Les propositions sont attendues pour le 30 septembre 2023 (beatrice.ferrier@univ-artois, isabelledeperetti@univ-artois).
Bibliographie sélective et indicative
Biet, Christian (dir.), Théâtre de la cruauté et récits sanglants en France (XVIe-XVIIe siècle), Paris, Robert Laffont, 2006.
Biet, Christian et Fragonard, Marie-Madeleine (dir.), Tragédies et récits de martyres en France, fin XVIe début XVIIe, Paris, Classiques Garnier, 2009.
Brucker, Nicolas (dir.), Le Théâtre de collège au XVIIIe siècle, Études sur le XVIIIe siècle, n° 50, Université Libre de Bruxelles, 2023.
Chevalier, Jean-Frédéric, « La violence dans le théâtre jésuite en France », Le Théâtre, la violence et les arts en Europe (XVIe-XVIIe s.), dir.
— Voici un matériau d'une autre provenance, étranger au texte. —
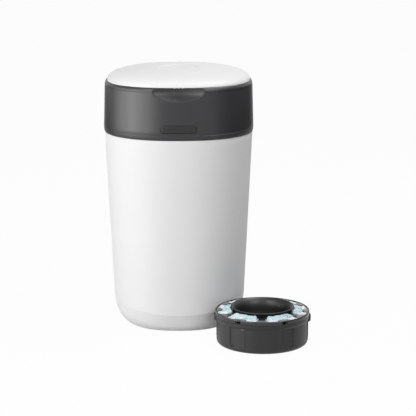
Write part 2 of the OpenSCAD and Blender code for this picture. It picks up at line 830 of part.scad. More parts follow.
// The two rounded side ears, cut to the part of the height between two levels
module ears(z0, z1) {
    intersection() {
        for (s = [0, 180])
            rotate([0, 0, s])
                translate([tub_r - 0.6, 0, ear_z]) rotate([0, 90, 0])
                    cylinder(r = ear_r, h = ear_reach - tub_r + 0.6, $fn = 48);
        translate([-ear_reach - 1, -ear_r - 1, z0]) cube([2 * ear_reach + 2, 2 * ear_r + 2, z1 - z0]);
        difference() {
            cylinder(r = ear_reach + 2, h = cover_top + 9, $fn = 96);
            translate([0, 0, -1]) cylinder(r = tub_r - 1, h = cover_top + 12, $fn = 96);
        }
    }
}

module cartridge_tub() {
    color(charcoal) at_cartridge() difference() {
        union() {
            rotate_extrude($fn = 128) polygon(concat(
                [[core_r - tub_wall, 0]],
                [for (a = [-90 : 22.5 : 0])
                    [tub_r - tub_corner * (1 - cos(a)), tub_corner * (1 + sin(a))]],
                [[tub_r, tub_h - 8],
                 [tub_r + 1.2, tub_h - 6.5],
                 [tub_flange_r - 0.6, tub_h - 6],
                 [tub_flange_r, tub_h - 5],
                 [tub_flange_r, tub_h],
                 [tub_r - tub_wall, tub_h],
                 [tub_r - tub_wall, tub_floor + inner_corner],
                 [tub_r - tub_wall - inner_corner, tub_floor],
                 [core_r, tub_floor],
                 [core_r, tub_h + 3],
                 [core_r - tub_wall, tub_h + 3]]));
            ears(0, tub_h);
            for (g = [0 : 2], s = [-1, 1])
                rotate([0, 0, -90 + 120 * g + 23.5 * s])
                    translate([tub_r - 1, -3, rib_z]) cube([1.6, 6, tub_h - 8.5 - rib_z]);
        }
        for (g = [0 : 2], s = [-1, 1])
            rotate([0, 0, -90 + 120 * g + 40 * s])
                translate([tub_r - 1.1, -3.5, notch_z]) cube([3, 7, tub_h - notch_top - notch_z]);
    }
}

module cartridge_cover() {
    color(charcoal) at_cartridge() difference() {
        union() {
            rotate_extrude($fn = 128) polygon([
                [cover_r - rim_w, cover_z],
                [cover_r - 0.5, cover_z],
                [cover_r, cover_z + 0.8],
                [cover_r, cover_top - 1],
                [cover_r - 0.8, cover_top],
                [cover_r - rim_w, cover_top]]);
            translate([0, 0, cover_top - plate_t - plate_down]) difference() {
                cylinder(r = hub_out, h = plate_t, $fn = 96);
                translate([0, 0, -1]) cylinder(r = hub_in, h = plate_t + 2, $fn = 96);
            }
            for (i = [0 : spokes - 1])
                rotate([0, 0, -90 + 360 * i / spokes])
                    translate([hub_in + 1, -spoke_w / 2, cover_top - plate_t - plate_down])
                        cube([tab_out - hub_in - 1, spoke_w, plate_t]);
            for (i = [0 : tabs - 1])
                rotate([0, 0, -90 + 360 * i / tabs])
                    translate([0, 0, cover_top - plate_t - plate_down])
                        linear_extrude(height = plate_t) polygon([
                            [tab_out - tab_in, -tab_w * 0.3],
                            [tab_out - tab_in / 2, -tab_w / 2],
                            [tab_out - 0.7, -tab_w / 2],
                            [tab_out, 0],
                            [tab_out - 0.7, tab_w / 2],
                            [tab_out - tab_in / 2, tab_w / 2],
                            [tab_out - tab_in, tab_w * 0.3]]);
            ears(tub_h, 2 * tub_h);
        }
        for (a = [-90, 90], s = [-1, 1])
            rotate([0, 0, a + clip_angle * s])
                translate([cover_r - clip_in, -clip_w / 2, cover_z + 1.2])
                    cube([clip_in + 1, clip_w, 3.6]);
    }
}

module cartridge_funnel() {
    skirt = core_r - tub_wall - gap;
    seat = tub_h + 3 + gap;
    color(charcoal) at_cartridge()
        rotate_extrude($fn = 128) polygon([
            [lip_r - 0.4, lip_z],
            [lip_r, lip_z - 0.4],
            [lip_r, lip_z - 1.6],
            [lip_r - 2.2, lip_z - 2.6],
            [lip_r - 3.4, lip_z - 4.4],
            [core_r + 2, lip_z - 6.4],
            [core_r + 1.4, lip_z - 7.4],
            [core_r + 0.4, seat],
            [skirt, seat],
            [skirt, tub_h - 16],
            [skirt - 1.6, tub_h - 16],
            [throat_r + 0.4, tub_h - 10],
            [throat_r + 1, tub_h],
            [throat_r + 3, cover_top],
            [lip_r - 2.8, lip_z - 1.2],
            [lip_r - 1.4, lip_z]]);
}

// The folded film, which swells up a little through each window of the cover
module film_pack() {
    under = cover_top - plate_t - plate_down - gap;
    bulge_in = hub_out + gap;
    bulge_out = tab_out - tab_in - gap;
    window = 360 / spokes - 2 * asin((spoke_w / 2 + 1) / hub_out);
    color(film_blue) at_cartridge() {
        rotate_extrude($fn = 96) polygon([
            [film_in - 2, tub_floor + gap],
            [film_out - inner_corner, tub_floor + gap],
            [film_out, tub_floor + gap + inner_corner],
            [film_out, under - 2.2],
            [film_out - 3, under],
            [film_in + 3, under],
            [film_in - 1, tub_h - 2]]);
        for (i = [0 : spokes - 1])
            rotate([0, 0, -90 + 360 * (i + 0.5) / spokes - window / 2])
                rotate_extrude(angle = window, $fn = 96) polygon([
                    [bulge_in, under - 1],
                    [bulge_out, under - 1],
                    [bulge_out, under + 1],
                    [bulge_out - 4, under + film_swell * 0.8],
                    [bulge_in + 3, under + film_swell],
                    [bulge_in, under + film_swell * 0.8]]);
    }
}

bucket();
base_pads();
unit_hinge_lugs();
unit_hinge_pin();
latch_keeper();
collar();
unit_hinge_knuckles();
deck();
deck_screws();
ring_retainer();
retainer_screws();
click_spring();
button_bracket();
lid_hinge_lugs();
lid_hinge_pin();
cutter_pin();
twist_ring();
release_button();
button_springs();
lid_shell();
lid_hinge_arms();
lid_liner();
lid_seal();
liner_screws();
cutter_arm();
cutter_blade();
cartridge_tub();
cartridge_cover();
cartridge_funnel();
film_pack();
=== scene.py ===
# %% [markdown]
# # A nappy bin and its refill cartridge
# The bin has three moulded shells: a white bucket, a charcoal upper unit that hinges back, and a
# white domed lid. A refill cartridge, a ring-shaped tub packed with thin film, stands beside it.
# The solid model gives every size and every joint. Here the shells are made again with softer
# edges, finer curves and the small details of real mouldings, and each surface gets its finish.
# The solid model is loaded first, because each new piece rides on one of its bodies.

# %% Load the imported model
from math import asin, atan2, copysign, cos, degrees, hypot, pi, radians, sin

import bmesh
import bpy
from mathutils import Matrix, Vector, noise


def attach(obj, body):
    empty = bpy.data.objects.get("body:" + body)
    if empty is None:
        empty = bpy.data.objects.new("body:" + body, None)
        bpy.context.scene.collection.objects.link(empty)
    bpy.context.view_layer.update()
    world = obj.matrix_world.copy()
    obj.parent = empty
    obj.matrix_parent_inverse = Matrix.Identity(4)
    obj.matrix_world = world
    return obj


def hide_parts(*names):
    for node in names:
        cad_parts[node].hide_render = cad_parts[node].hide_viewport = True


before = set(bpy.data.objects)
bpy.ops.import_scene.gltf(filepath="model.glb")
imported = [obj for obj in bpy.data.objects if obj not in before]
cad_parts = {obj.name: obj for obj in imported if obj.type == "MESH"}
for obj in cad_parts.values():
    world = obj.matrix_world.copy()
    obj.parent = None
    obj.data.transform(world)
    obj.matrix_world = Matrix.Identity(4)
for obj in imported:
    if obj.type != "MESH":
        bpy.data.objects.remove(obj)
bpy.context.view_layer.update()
scene = bpy.context.scene

# %% [markdown]
# Every length below is written in millimetres, as on a drawing, and one function turns it into
# the metres that Blender's scene uses. Colours are written as the hex codes of a colour picker,
# which are sRGB, so one function turns them into the linear values that shaders need.

# %% Units and colours
MM = 0.001


def metres(x, y, z):
    """A point given in millimetres."""
    return Vector((x, y, z)) * MM


def from_hex(code):
    """An sRGB hex colour as linear red, green, blue and alpha."""
    parts = [int(code[i:i + 2], 16) / 255 for i in (1, 3, 5)]
    linear = [c / 12.92 if c <= 0.04045 else ((c + 0.055) / 1.055) ** 2.4 for c in parts]
    return (*linear, 1.0)


print("mid grey is", round(from_hex("#808080")[0], 3), "in linear light")

# %% [markdown]
# ## Camera
# The bin was photographed from well in front with a long lens, a little above its top, so its
# sides stay almost parallel and the lid shows as a thin slice. A long focal length from almost
# three metres away gives the same flat perspective.

# %% Camera
CAMERA_PLACE = (0, -2735, 787)
CAMERA_PITCH, CAMERA_YAW = 12.17, 1.05
LENS_MM, SENSOR_MM = 139.6, 36

camera = bpy.data.objects.new("camera", bpy.data.cameras.new("camera"))
camera.data.lens = LENS_MM
camera.data.sensor_width = SENSOR_MM
camera.location = metres(*CAMERA_PLACE)
camera.rotation_euler = (radians(90 - CAMERA_PITCH), 0, radians(-CAMERA_YAW))
scene.collection.objects.link(camera)
scene.camera = camera
print("camera looks down by", CAMERA_PITCH, "degrees")

# %% [markdown]
# ## Materials
# A shader is a small graph. One helper adds a node, sets its values and joins its inputs, so
# that each finish below reads as a short recipe.

# %% A helper for shader nodes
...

Christian Biet et Marie-Madeleine Fragonard, Littérature classiques 73, 2010, p. 215-227.
Ferrier, Béatrice, « La décollation d’Holopherne mise en scène au XVIIIe siècle (1695-1797) : de la sainte terreur à l’horreur sublime », dans Le Livre de Judith, dir. Jean-Marc Vercruysse, Graphè, n° 23, Arras, APU, 2014, p. 139-158.
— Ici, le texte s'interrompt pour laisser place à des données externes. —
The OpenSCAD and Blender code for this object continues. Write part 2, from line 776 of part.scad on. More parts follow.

Marchal-Ninosque, France, Images du sacrifice 1670-1840, Paris, Champion, 2005.
Pelckmans, Paul, « La violence et le sacré dans les deux premières tragédies de Houdar de La Motte », dans Le Sacré en question. Bible et mythes sur les scènes du XVIIIe siècle, dir. Béatrice Ferrier, Paris, Classiques Garnier, 2015, p. 59-74.
Plagnol-Diéval, Marie-Emmanuelle, « Catéchisme ou théâtre ? Quelques figures bibliques sur scène au XVIIIe siècle », dans Bible et littérature, dir. Olivier Millet, Paris, Champion, 2003, p. 163-181.
Plagnol-Diéval, Marie-Emmanuelle, « Introduction générale », dans L’Enfant rêvé. Anthologie des théâtres d’éducation du XVIIIe siècle, dir. Marie-Emmanuelle Plagnol-Diéval, Paris, Classiques Garnier, 2022, t. I, p. 7-68.
Soulatges, Magali, « La dramaturgie de l’horrible au XVIIIe siècle : épuisement ou réinvention du spectacle tragique ? », dans Le Spectateur de théâtre à l’Âge classique : public réel, destinataire supposé, représentations, dir. Bénédicte Louvat et Franck Salaün, Montpellier, L’Entretemps, 2008, p. 129-147.